Going forward, Trudeau said he has asked for an outside expert to advise the government on the issues raised in the last few weeks, including whether the roles of attorney general and minister of justice should be separated, as well as the operating policies and practices across cabinet, the public service and other political staff "as they relate specifically to judicial matters."

"Ultimately I believe our government will be stronger for having wrestled with these issues," Trudeau said.

Trudeau's words have not changed anything for Conservative Leader Andrew Scheer, who repeated on Twitter that Trudeau has "lost the moral authority to govern."

"What we heard from Justin Trudeau was an attempt to justify and normalize corruption," Scheer said in a tweet. "It's clearer than ever that inside his government, political interference and contempt for the rule of law are a matter of course."

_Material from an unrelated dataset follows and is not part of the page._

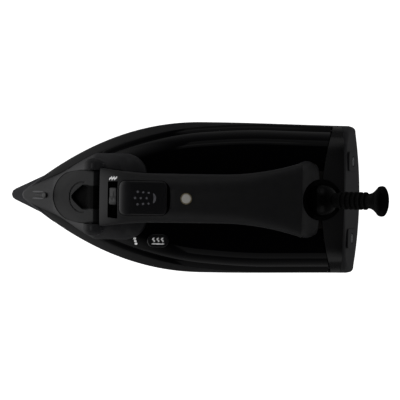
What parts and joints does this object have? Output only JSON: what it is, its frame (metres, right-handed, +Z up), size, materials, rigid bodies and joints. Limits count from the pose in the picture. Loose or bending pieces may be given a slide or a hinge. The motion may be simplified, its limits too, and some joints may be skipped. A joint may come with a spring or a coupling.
{
  "type": "steam iron",
  "caption": "Steam iron with pointed sole plate, smoked water tank, arched handle with controls, filling door, heel rest and swivelling cord guard.",
  "frame": {"origin": "on the ironing face, on the centre line, half way between the sole tip and the heel", "axes": "+Z up, -X towards the nose, +X towards the heel and cord, +Y towards the right-hand side seen from the heel"},
  "size_m": [0.3145, 0.128, 0.1494],
  "materials": {
    "sole_metal": "hard anodised, satin",
    "cast_metal": "die cast",
    "heater_steel": "annealed",
    "gasket_rubber": "silicone",
    "zinc_steel": "zinc plated",
    "ceramic": "glazed ceramic",
    "skirt_plastic": "fine moulded grain",
    "tray_plastic": "glass filled, dull",
    "tank_plastic": "smoked clear, polished",
    "brass": "turned",
    "white_plastic": "moulded",
    "seal_rubber": "silicone",
    "gloss_black": "polished",
    "spring_steel": "drawn wire",
    "cover_plastic": "satin moulded",
    "handle_plastic": "satin moulded",
    "grip_plastic": "soft touch",
    "lens_plastic": "frosted",
    "board": "solder mask",
    "heel_plastic": "satin moulded",
    "guard_rubber": "moulded PVC",
    "wire": "silicone sleeve"
  },
  "bodies": {
    "housing": {"soleplate": "sole_metal", "sole_casting": "cast_metal", "heating_element": "heater_steel", "chamber_gasket": "gasket_rubber", "chamber_cover": "cast_metal", "cover_screws": "zinc_steel", "thermostat": "ceramic", "thermal_fuse": "ceramic", "skirt": "skirt_plastic", "base_tray": "tray_plastic", "tray_screws": "zinc_steel", "tank_shell": "tank_plastic", "tank_floor": "tank_plastic", "valve_seat": "brass", "needle_seal": "seal_rubber", "clean_spring": "spring_steel", "clean_seat": "seal_rubber", "filler_funnel": "tray_plastic", "nose_cover": "cover_plastic", "spray_nozzle": "gloss_black", "spray_hose": "white_plastic", "door_pin": "zinc_steel", "front_pillar": "handle_plastic", "handle_top": "handle_plastic", "handle_grip": "grip_plastic", "spray_spring": "spring_steel", "spray_pump": "white_plastic", "trigger_spring": "spring_steel", "steam_pump": "white_plastic", "slider_track": "handle_plastic", "lamp_lens": "lens_plastic", "lamp_led": "white_plastic", "control_board": "board", "handle_foot": "handle_plastic", "rear_housing": "gloss_black", "heel_cover": "heel_plastic", "heel_pads": "grip_plastic", "heel_screws": "zinc_steel", "swivel_seat": "tray_plastic", "terminal_block": "white_plastic", "cord_clamp": "tray_plastic", "power_wires": "wire"},
    "filling_door": {"fill_door": "cover_plastic"},
    "spray_key": {"spray_button": "gloss_black", "spray_piston": "white_plastic"},
    "steam_key": {"steam_trigger": "gloss_black", "steam_piston": "white_plastic"},
    "steam_control": {"steam_slider": "gloss_black"},
    "needle": {"dosing_needle": "white_plastic"},
    "clean_key": {"clean_button": "gloss_black", "clean_rod": "white_plastic"},
    "swivel": {"swivel_ring": "gloss_black"},
    "guard": {"swivel_ball": "guard_rubber", "cord_guard": "guard_rubber"}
  },
  "joints": [
    {"name": "door_hinge", "type": "hinge", "parent": "housing", "child": "filling_door", "pos_m": [-0.072, 0, 0.11774], "axis": [0, 1, 0], "range_deg": [0, 75]},
    {"name": "spray_press", "type": "slide", "parent": "housing", "child": "spray_key", "axis": [0, 0, -1], "range_m": [0, 0.003], "stiffness_N_per_m": 800, "springref_m": -0.0005, "deforming": ["spray_spring"]},
    {"name": "trigger_press", "type": "slide", "parent": "housing", "child": "steam_key", "axis": [0, 0, 1], "range_m": [0, 0.003], "stiffness_N_per_m": 700, "springref_m": -0.001, "deforming": ["trigger_spring"]},
    {"name": "steam_slide", "type": "slide", "parent": "housing", "child": "steam_control", "axis": [0, 1, 0], "range_m": [-0.0102, 0.0048]},
    {"name": "needle_lift", "type": "slide", "parent": "housing", "child": "needle", "axis": [0, 0, 1], "range_m": [-0.00097, 0.00205]},
    {"name": "clean_press", "type": "slide", "parent": "housing", "child": "clean_key", "axis": [0, 0, -1], "range_m": [0, 0.0025], "stiffness_N_per_m": 700, "springref_m": -0.0005, "deforming": ["clean_spring"]},
    {"name": "cord_yaw", "type": "hinge", "parent": "housing", "child": "swivel", "pos_m": [0.112, 0, 0.095], "axis": [0, 0, 1], "range_deg": [-40, 40]},
    {"name": "cord_pitch", "type": "hinge", "parent": "swivel", "child": "guard", "pos_m": [0.112, 0, 0.095], "axis": [0, 1, 0], "range_deg": [-40, 18]}
  ],
  "couplings": [
    {"joint": "needle_lift", "follows": "steam_slide", "ratio": -0.2}
  ]
}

NDP Leader Jagmeet Singh said on Twitter the prime minister is blaming everyone but himself, and that Trudeau was "discrediting the detailed testimony of Canada's first Indigenous woman AG."

"The 'erosion of trust' is with (Canadians) — we need a public inquiry," he said.

New Brunswick MP Wayne Long, who broke with Liberal ranks last month to vote for an NDP motion calling for a public inquiry, tweeted that he was glad to have heard from Trudeau this morning, but that he wants the Liberals to agree to call Wilson-Raybould back as a witness at the justice committee so she can respond to things Butts said in his testimony.

The Liberals on the committee initially rejected a call for her return, but are now saying they will discuss future witnesses when the committee next meets later this month.